Bittersweet /b?t?''swi?t/ (adj.)

1. sweet with a bitter aftertaste.

2. arousing pleasure tinged with sadness or pain.

3. hearing the news that the chemistry department at King’s College London is to reopen.

The news arrived casually in an iPhone email from a friend and former KCL postgraduate in reply to one I had sent attaching a photo of the stunning building that houses the Italian Cultural Centre in Tokyo. “Thanks for the picture” came the reply, “That’s awesome. BTW I guess you know about this?”

The “this” in question was a link to the advert for the Daniell Chair and Head of Department of Chemistry at King’s College London, a department which, as far as I was knew, was very dead indeed.

As a chemist, you would have expected my heart to have skipped a beat at the felicitous news that such a cherished institution — whose closure in 2003 sparked outrage in the UK chemistry community — was to be resurrected. Yet I had mixed feelings on cheering the return of this historic department, with a pedigree in chemistry dating back to 1830.

Don’t get me wrong — this is certainly a welcome development that flies in the face of the depressing national trend in chemistry. My misplaced chagrin was most likely due to the fact that in 2003 I was a lecturer in organic chemistry at KCL, and therefore had the dubious honour of participating in the vigorous but ultimately futile attempt to avert the department’s closure. And although eight years have passed my feelings, at least, are still raw.

Instead of excitement on hearing the news my thoughts were all of endless impassioned meetings with college authorities and the College Council (who seemed deaf to our entreaties and blind to reason) of anguished discussions at departmental staff meetings as we tried to figure out how we would minimize the damage to the academic future of our students, and equally anguished discussions in offices and after work in the pub as we tried to figure out how to minimize the damage to our own academic careers. Then there was the final meeting where the official closure verdict was delivered, a gathering to which I felt that I had only been invited in order to identify the body.

Although teaching at the department continued for another two years, and the remaining staff did their level best to help those students who had stayed on to graduate, there was always the feeling that this was the last act. When the doors finally closed, a close-knit, talented and committed band of researchers had been disbursed, the labs were silenced and a department with 175 years of history behind it had been “disappeared”. And that was that.

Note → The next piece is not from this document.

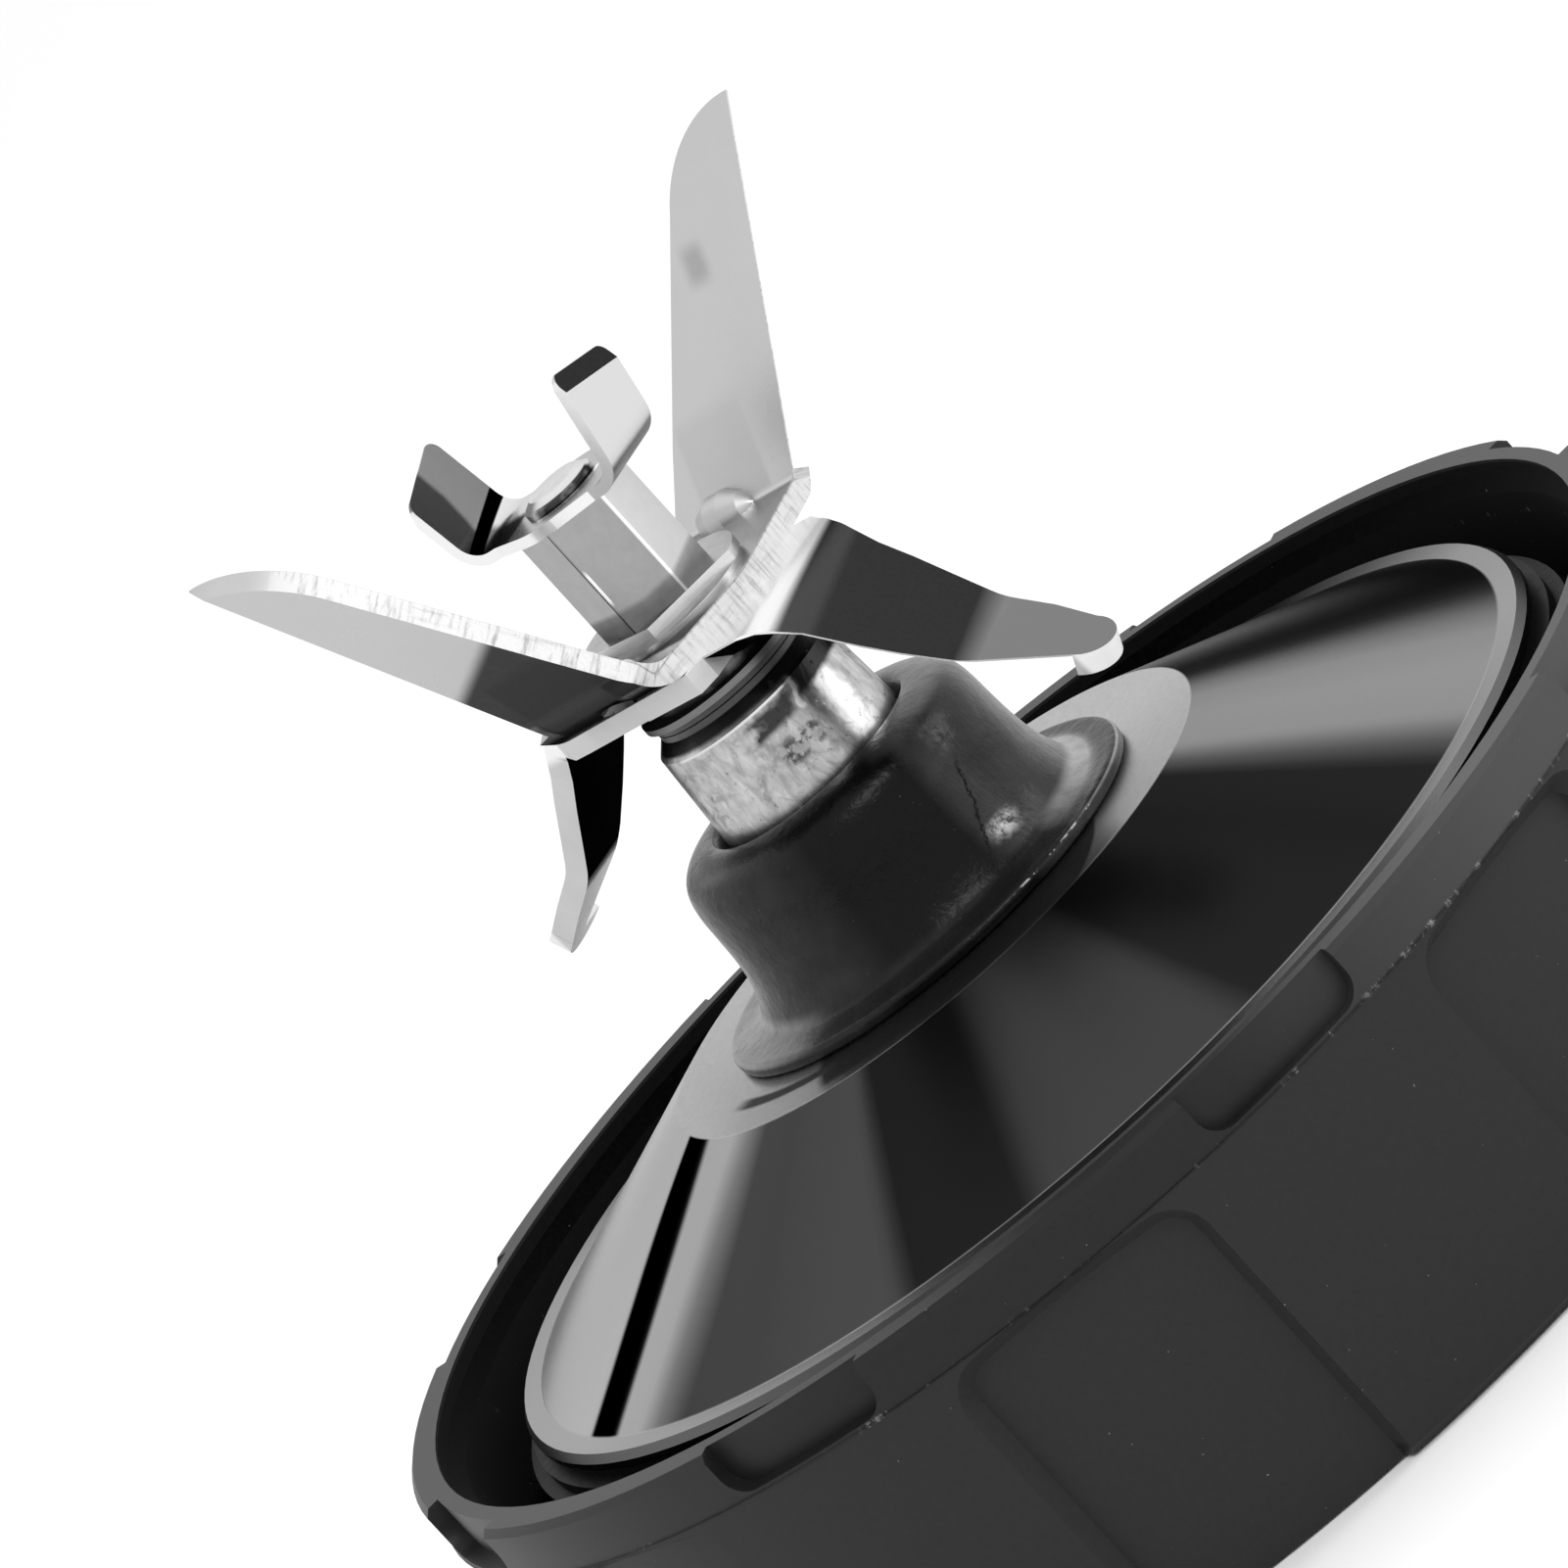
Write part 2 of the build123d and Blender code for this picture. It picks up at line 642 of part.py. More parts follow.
def make_coupling():
    coupling = spun(
        (0, coupling_bottom), (coupling_r - 0.8, coupling_bottom),
        (coupling_r, coupling_bottom + 0.8), (coupling_r, coupling_shoulder),
        (coupling_neck_r, coupling_shoulder), (coupling_neck_r, coupling_top), (0, coupling_top),
    )
    socket_r = socket_across_flats / sqrt(3)
    under = coupling_bottom - 1
    socket = extrude(RegularPolygon(socket_r, 6), socket_depth + 1)
    coupling -= Pos(0, 0, under) * socket
    coupling -= spun((0, under), (socket_r + 2, under), (0, under + socket_r + 2))
    coupling -= rod(shaft_r + seated, shaft_bottom - axial, coupling_top)
    cross = Rot(0, 90, 0) * Cylinder(pin_r + seated, 4 * coupling_neck_r)
    return coupling - Pos(0, 0, pin_z) * cross


def make_pin():
    pin = Rot(0, 90, 0) * Cylinder(pin_r, 2 * coupling_neck_r - 0.4)
    return Pos(0, 0, pin_z) * pin


def make_all():
    under_plateau = plateau_z - dish_sheet
    upper_z = bearing_top - seal_length - bushing_length
    lower_z = neck_bottom + lower_bushing_inset
    slip = shaft_r + seated
    return {
        "collar": make_collar(),
        "dish": make_dish(),
        "dish_gasket": make_gasket(),
        "boot": make_boot(),
        "bearing_housing": make_housing(),
        "upper_bushing": make_bushing(upper_z),
        "lower_bushing": make_bushing(lower_z),
        "shaft_seal": make_seal(),
        "housing_washer": ring(nut_washer_r, neck_r + seated, under_plateau - nut_washer, nut_washer),
        "housing_nut": make_nut(),
        "wear_washer": ring(wear_washer_r, shaft_r + passing, wear_z, wear_washer),
        "drive_shaft": make_shaft(),
        "thrust_washer": ring(wear_washer_r, slip, thrust_z, wear_washer),
        "seat_washer": ring(seat_washer_r, slip, seat_z, seat_washer),
        "lower_blade": make_lower_blade(),
        "main_blade": make_main_blade(),
        "lock_washer": rod(lock_washer_r, lock_z, lock_washer) - shaft_hole(lock_z - 1, lock_washer + 2),
        "flange_washer": make_flange_washer(),
        "hex_spacer": make_spacer(),
        "top_blade": make_top_blade(),
        "drive_washer": ring(drive_washer_r, slip, drive_washer_z, drive_washer),
        "retaining_clip": make_clip(),
        "drive_coupling": make_coupling(),
        "coupling_pin": make_pin(),
    }


os.makedirs("parts", exist_ok=True)
for name, shape in make_all().items():
    export_step(shape, f"parts/{name}.step")
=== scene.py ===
import math

import bpy
from mathutils import Matrix, Vector


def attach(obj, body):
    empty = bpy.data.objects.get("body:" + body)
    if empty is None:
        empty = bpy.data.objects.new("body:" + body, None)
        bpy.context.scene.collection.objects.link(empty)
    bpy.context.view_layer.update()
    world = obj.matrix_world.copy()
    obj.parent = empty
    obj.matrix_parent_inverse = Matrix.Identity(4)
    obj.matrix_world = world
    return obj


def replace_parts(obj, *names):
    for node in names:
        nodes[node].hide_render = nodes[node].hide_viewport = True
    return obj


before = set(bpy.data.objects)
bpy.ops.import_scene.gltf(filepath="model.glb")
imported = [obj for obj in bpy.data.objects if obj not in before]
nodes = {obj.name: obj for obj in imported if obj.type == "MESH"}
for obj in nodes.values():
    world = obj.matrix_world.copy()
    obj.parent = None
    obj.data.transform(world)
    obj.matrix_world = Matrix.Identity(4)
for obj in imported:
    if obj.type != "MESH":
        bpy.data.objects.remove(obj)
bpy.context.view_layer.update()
scene = bpy.context.scene
scene.view_settings.view_transform = "Standard"


# Levels of the part, in millimetres above the collar's lower edge

MM = 1000    # millimetres in a unit of the scene


def levels(node):
    """The heights of a CAD piece's lowest and highest points."""
    heights = [v.co.z * MM for v in nodes[node].data.vertices]
    return min(heights), max(heights)


collar_top = levels("collar")[1]
sleeve_top = levels("bearing_housing")[1]
main_face = levels("lock_washer")[0]               # upper face of the main blade's plate
top_sheet = 0.85
top_face = levels("hex_spacer")[1] + top_sheet     # upper face of the top blade's plate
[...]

We hated it. We were angry about it. We were sad about it. We couldn’t understand it (some of us still can’t). But we had no choice but to accept it.

And now, as if by magic, with one click of a mouse button, chemistry at King’s is back. The situation is not as encouraging as it appears at first glance: the chemists in the new Department will be drawn from a wide range of principle disciplines scattered across the college’s campuses (although the college is making noises about establishing a “physical hub”) and the undergraduate degree will be in Chemistry with Biomedicine. But at least KCL is learning to use the C-word again.

And that’s got to be good – right? I’m happy about it, really, I am. Here’s hoping that this is the first step towards a full resurrection of chemistry at King’s College London which is, despite everything, a remarkable and unique institution of whose staff I was proud to be a member.

I just wish I could shake off this feeling of sadness at the waste of the last eight years, and stop wondering whether, if things had turned out differently, I wouldn’t have to describe myself as a former chemistry lecturer.